Stored data -
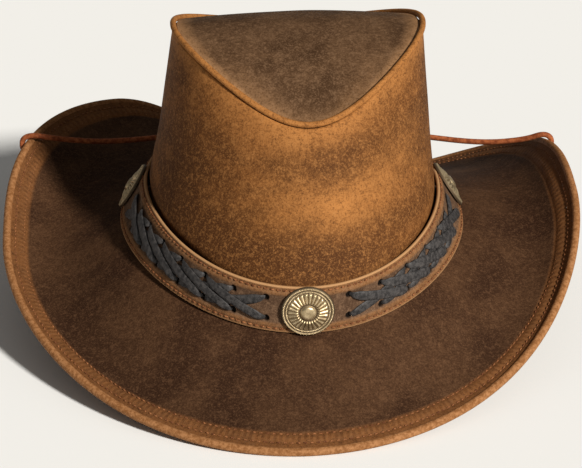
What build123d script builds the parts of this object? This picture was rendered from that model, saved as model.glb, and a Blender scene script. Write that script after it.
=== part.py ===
"""Leather cowboy hat with a laced hatband, three conchos and a stowed chin cord.

Millimetres. The hat stands on the front and back edges of its brim, the front faces -Y, +Z is up,
and +X is the wearer's left. Angles go round the hat anticlockwise seen from above, from +X.
Every leather piece is a strip or a sheet, so each is lofted round the hat through cross-sections.
"""
import os
from math import cos, degrees, exp, hypot, pi, radians, sin, tan

from build123d import *

# Where the crown meets the brim: the oval opening that fits a 57 cm head, a little forward of the middle
HEAD_SHIFT_Y = -4.0
OPENING_HALF_WIDTH = 79.4
OPENING_HALF_LENGTH = 104.1
OPENING_FRONT_HEIGHT = 39.3
OPENING_SIDE_RISE = 20.0
OPENING_LEFT_DIP = 6.5
OPENING_LEFT_DIP_ANGLE = 15.0
OPENING_RIGHT_DIP = 6.8
OPENING_RIGHT_DIP_ANGLE = 137.0
OPENING_DIP_SPREAD = 35.0

# Rim at the top of the crown
RIM_HALF_WIDTH = 65.5
RIM_HALF_LENGTH = 75.4
RIM_SHIFT_X = 3.3
RIM_SHIFT_Y = -5.8
RIM_HEIGHT = 167.0
RIM_FRONT_DIP = 28.8
RIM_FRONT_POWER = 2.33
RIM_BACK_DIP = 25.0
RIM_BACK_POWER = 1.5
RIM_FRONT_NARROWING = 0.21
RIM_BACK_NARROWING = 0.05

# Crown leather
WALL_THICKNESS = 1.8
WALL_FOOT_HALF_WIDTH = 77.6
WALL_FOOT_HALF_LENGTH = 106.0
WALL_BULGE = 6.0
WALL_FLARE = 3.6
WALL_FLARE_HEIGHT = 9.0
WALL_HEIGHT = 108.0
WALL_TOP_SHARE = 0.979
HUG_REACH = 4.3
HUG_SIDE_LOSS = 3.0
HUG_SIDE_POWER = 1.3
HUG_SKEW = 0.5
HUG_RISE = 0.22
HUG_SPREAD_BELOW = 0.06
HUG_SPREAD_ABOVE = 0.18
HUG_GAP_ANGLE = 90.0
HUG_GAP_SPREAD = 40.0
SEAM_HALF_GAP_ANGLE = 0.15
SEAM_STRIP_ANGLES = (86.0, 94.0)
SEAM_STRIP_LIFT = 0.25
SEAM_STRIP_FACE = 1.4
SEAM_STITCH_ANGLES = (87.0, 93.0)
SEAM_STITCH_HALF_ANGLE = 0.25
TIP_THICKNESS = 1.6
TIP_INSET = 1.95
TIP_DROP = 0.5
TIP_END_ANGLE = 84.0
TIP_FRONT_HOLLOW = 2.5
TIP_BACK_DOME = 4.5
WELT_RADIUS = 1.6

# Brim
BRIM_HALF_WIDTH = 155.2
BRIM_HALF_LENGTH = 174.9
BRIM_SHIFT_Y = -0.15
BRIM_SKEW = 4.5
BRIM_FRONT_SQUARENESS = 1.87
BRIM_BACK_SQUARENESS = 2.9
BRIM_SIDE_HEIGHT = 25.3
BRIM_SIDE_POWER = 2.66
RIGHT_LOBE_HEIGHT = 56.3
RIGHT_LOBE_ANGLE = 125.4
RIGHT_LOBE_SPREAD_BACK = 28.0
RIGHT_LOBE_SPREAD_FRONT = 50.0
LEFT_LOBE_HEIGHT = 44.4
LEFT_LOBE_ANGLE = 15.0
LEFT_LOBE_SPREAD = 38.0
BACK_SETTLE = 6.2
BACK_SETTLE_ANGLE = 76.0
BACK_SETTLE_SPREAD = 26.0
BRIM_SAG_SIDE = 14.0
BRIM_SAG_FRONT = 3.0
SAG_SCALE = 27 / 4
UPPER_THICKNESS = 1.6
LOWER_THICKNESS = 1.4
LAYER_GAP = 0.15
EDGE_RADIUS = 2.2
EDGE_REST = 3.16
WIRE_RADIUS = 1.0
WIRE_CLEARANCE = 0.1
CLEARANCE = 0.3

# Stitching
THREAD_WIDTH = 0.8
THREAD_DEPTH = 0.4
THREAD_LIFT = 0.12
OUTER_STITCH_INSET = 6.8
INNER_STITCH_INSET = 12.4

# Sweatband
SWEATBAND_HEIGHT = 36.0
SWEATBAND_FOOT = 1.5
SWEATBAND_STITCH_HEIGHT = 3.0
SWEATBAND_THICKNESS = 1.2
SWEATBAND_GAP = 0.5
REED_RADIUS = 1.0
REED_INSET = 1.6
REED_DROP = 0.3

# Hatband
BAND_HALF_WIDTH = 93.2
BAND_HALF_LENGTH = 109.7
BAND_FRONT_HEIGHT = 37.7
BAND_SIDE_RISE = 18.3
BAND_WIDTH = 26.0
BAND_THICKNESS = 2.0
BAND_LEAN_FRONT = -1.6
BAND_LEAN_SIDE = 33.0
BAND_JOINT_ANGLE = 90.0
BAND_JOINT_GAP = 0.4
PATCH_HALF_ANGLE = 11.0
PATCH_THICKNESS = 1.4
PATCH_MARGIN = 2.0
BACK_GAP = 0.2
BAND_STITCH_INSET = 1.8
BAND_STITCH_END_ANGLE = 0.5

# Lacing: two layers of dark strands between two rows of holes
LACE_WIDTH = 6.0
LACE_THICKNESS = 1.0
LACE_GAP = 0.15
LACE_END_ANGLE = 0.35
LACE_LOW_ROW = 7.2
LACE_HIGH_ROW = 18.8
LACE_PITCH_ANGLE = 11.5
LACE_REACH = 2
LACE_MARGIN_ANGLE = 13.0

# Conchos
CONCHO_RADIUS = 13.7
CONCHO_BACK = 0.7
CONCHO_FACE = 1.7
CONCHO_RIM = 2.4
CONCHO_FLUTES = 26
FLUTE_INNER_RADIUS = 5.25
FLUTE_OUTER_RADIUS = 10.2
FLUTE_WIDTH = 0.7
FLUTE_DEPTH = 0.6
FLUTE_TILT = 13.0
DISH_HEIGHT = 1.5
DOME_RADIUS = 3.8
DOME_HEIGHT = 4.2
CONCHO_POST_RADIUS = 2.0
CONCHO_HOLE_RADIUS = 2.1
SCREW_SHANK_RADIUS = 1.2
SCREW_FIT = 0.05
SCREW_HEAD_RADIUS = 4.2
SCREW_HEAD_HEIGHT = 1.2
SCREW_GAP = 0.35
SCREW_REACH = 0.6
SCREW_SLOT = 0.9
CONCHO_ANGLES = {"front": 270.0, "left": 5.0, "right": 169.0}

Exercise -
Scan the listing above for the word "that" and show each line where it is found.

Finished task -
What build123d script builds the parts of this object? This picture was rendered from that model, saved as model.glb, and a Blender scene script. Write that script after it.
# Where the crown meets the brim: the oval opening that fits a 57 cm head, a little forward of the middle